Breaking our political class’s addiction to drones will require raising the political cost of supporting and using drones in this way. And that is why efforts such as yours here in Pennsylvania are so incredibly important. Never has the phrase “Think globally, act locally” been more relevant. You and those like you in other communities from Virginia to California are the driving force of this national anti-drone movement, and I am grateful to you and the many other dedicated local activists around the country for taking on this fight.
Over the past few years, I’ve often struggled to sum up my own fears about the perilous future we seem to be careening towards. In early 2011, after the publication of my CIA memoir Long Strange Journey, I finally hit upon the phrase that captures my current worldview: We may still be living in the United States of America, but we are no longer living in The Republic of The United States of America.

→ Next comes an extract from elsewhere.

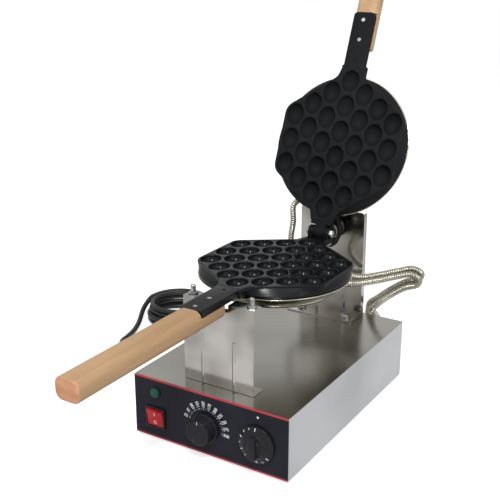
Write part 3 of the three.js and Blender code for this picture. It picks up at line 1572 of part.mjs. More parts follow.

No republic worthy of the name wages endless, futile, and bankrupting imperial wars. No republic worthy of the name suspends habeas corpus, operates offshore penal colonies, spies on its own citizens, or conducts remote-controlled, due-process-free assassinations of other human beings, including some of our own citizens. No republic worthy of the name spends more than the rest of the world combined on the weapons of war while simultaneously permitting its children to go hungry, allowing its homeless veterans to sleep on sidewalks, and forcing its elderly to choose between buying home heating oil to keep warm or buying food to live. A country that creates such inhuman conditions will inevitably face God’s judgment.
In the years ahead, through forums like this and through other venues, I will continue my own efforts to help our fellow citizens understand these truths, and above all, to act on these truths. I take comfort in the knowledge that those of you who are here with me today are on the same long, strange but very necessary journey, sounding the same call for national repentance and redemption. Our task is a daunting one, but it is also the most important one of our lives–calling forth our best efforts, and bringing out the best in each of us.
My deep thanks to the BuxMont Coalition For Peace Action for allowing me to share my thoughts with you today. I wish you all God’s peace. Thank you.